VR environments have been proposed as a mean for improving the cyber and physical security of sensitive locations, as well as for training employees on routines and policies. In addition, VR has been proposed to assess the usability of authentication processes. In this section, we provide a brief overview of these different applications.

V-a Teaching Cyber-Security

In 2017, Puttawong et al. [puttawong2017] noted that the abstract nature of network security can make it hard to grasp for students, when taught in traditional lecture-based classes. Therefore, the authors proposed VRFiWall, a VR edutainment game developed with Unity for teaching firewall security. In this game, users interact with the environment using two basic actions, that is, pointing and head gestures. This simple game, which instructs its users about stateless firewalls, revolves around a hero on a secret mission from his kingdom (IP source) to another kingdom (IP destination). To complete his mission, the hero has to match the requirements of Statelessa, an non-playing character that embodies the firewall.

Following the same philosophy, Visoottiviseth et al. [visoottiviseth2018] proposed Lord of Secure, a serious game for VR that challenges the users with different cybersecurity concepts. The game is split into three chapters, which present various topics: IP spoofing, flooding, TCP covert channels, firewalls, intrusion detection and prevention systems (IDSes and IPSes), and honeypots. The goal of Lord of Secure is to make abstract security topics easier to digest for cybersecurity students and to evaluate the users’ understanding of core concepts by means of pre-test and post-test quizzes. Among a group of 28 participants, 90% claimed that they well understood the concepts covered in the game, and 82% thought that this approach allowed them to understand better than traditional frontal lessons. Indeed, quizzes that included pre-test and post-test clearly showed that the users improved their knowledge by playing the game. On average, considering Chapters 1 and 3, 70% of the users improved their scores after playing the game. Taking into account users’ enjoyment and their improvements, the authors concluded that edutainment games might be an alternative and more effective way to teach cybersecurity.

Recently, Ulsamer et al. [ulsamer2021] discussed the use of storytelling in VR to improve user awareness of information security (ISA), in particular, with respect to social engineering. In their experiments, they split the participants into two groups, providing one of the groups with a VR environment and the other (named no-VR) with a traditional e-learning platform. The learning objectives set for the two groups were the same. The no-VR group received theoretical material and interesting examples (but no videos) related to social engineering. The VR group, instead, watched a storytelling 3D video with a coherent and immersive plot that revolves around a hacker which performs social engineering; the hacker is played by an actor and the user follows his steps throughout the story. The ISA analysis show that the VR group achieved better scores in the ISA test, supporting the hypothesis that VR-based learning can improve cybersecurity awareness and material retention. Since that the no-VR group was provided with static material but no traditional videos, it is still unknown whether regular videos could achieve comparable results to VR-based videos.
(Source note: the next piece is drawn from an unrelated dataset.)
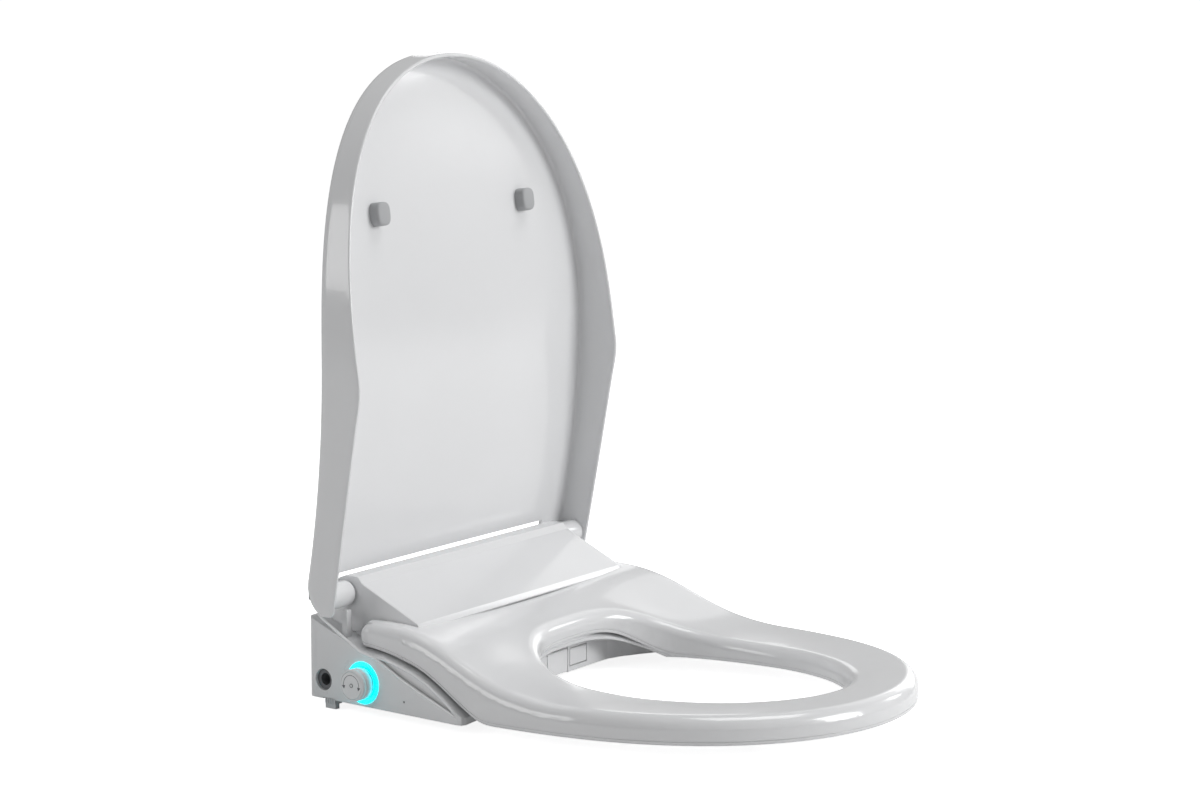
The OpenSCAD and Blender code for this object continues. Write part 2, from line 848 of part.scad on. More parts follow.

V-B Training Physical Security

Henrique da Silva et al. [henriquedasilva2015] proposed a VR-based tool to train staff in a nuclear facility structure and plan its defence strategies. The authors produced (and used) a high-fidelity 3D reproduction of a Brazilian nuclear research centre, showing that their approach can be useful for evaluating the physical security of different facilities. In particular, they proved that inside the VR simulation it is possible to identify strategic points of view and change the environment to evaluate the impact on visibility. For example, their VR implementation allowed them to change weather conditions, such as rain, wind, and snow, as well as natural light conditions (day and night alternation, sun position, presence of stars) and artificial illumination. In conclusion, VR environments can be useful tools, both for evaluating the physical security of critical facilities and for training employees in risk management.

V-C Evaluating Cyber-Security Usability

Mathis et al. [mathis2021repli, mathis2021virsec] noted that evaluating the usability of new authentication schemes can be expensive, in particular for the cases when special hardware and infrastructures are required. VR can be helpful in addressing this problem. First, it saves researchers time and money by sparing them from building their physical prototypes (e.g., a replica of an ATM machine). Moreover, it enables them to recruit more participants and increase their pools’ diversity, by allowing to enrol people from different parts of the world.

With RepliCueAuth, Mathis et al. [mathis2021repli] paved the way to usability studies in VR, discerning which security assessments could be transferred from VR to the real world and which ones not. In their work, the authors replicated in VR the experiments of a paper that explored 3 cue-based authentication methods on situated displays. The results showed that some usability studies can be transferred from VR to the real world, such as the accuracy of authentication entry, the perceived workload, and the perception of security. However, there are some notable differences between the VR experience and the physical study, in terms of results. Users took longer time to authenticate on VR with the touch-based method, while they in the real world the gazing-based approach was the slowest one. Similarly, the security studies conducted on VR and on real world experiments lead to comparable results for some evaluation variables, but results differed in other instances. For example, the attack rates for shoulder-surfing attacks were similar when observing a real human being and a VR avatar, but the accuracy of the attackers’ guesses was different.

Vi Conclusion

Once a technology only used in exhibitions and research laboratories, VR is becoming more and more common among local businesses and families. Therefore, it is of paramount importance to take into consideration the issues that this groundbreaking technology can create. In this work, we have provided a thorough analysis of the privacy and security threats that affect VR. First, we split the privacy issues in three main categories, explaining what could cause these issues and what might be the consequences. Then, we focused on the security aspect of VR. We categorised the threats to security in VR, including both the generic threats that affect VR and the threats that are specific to VR. We have also dedicated a specific section to the topic of authentication in VR, as it appears to be the most common area of research in the field of VR cybersecurity, at the time of writing. Finally, we have covered other interesting areas of research that use VR for cybersecurity goals, such as teaching cybersecurity, training physical security, and evaluating the usability of cybersecurity solutions.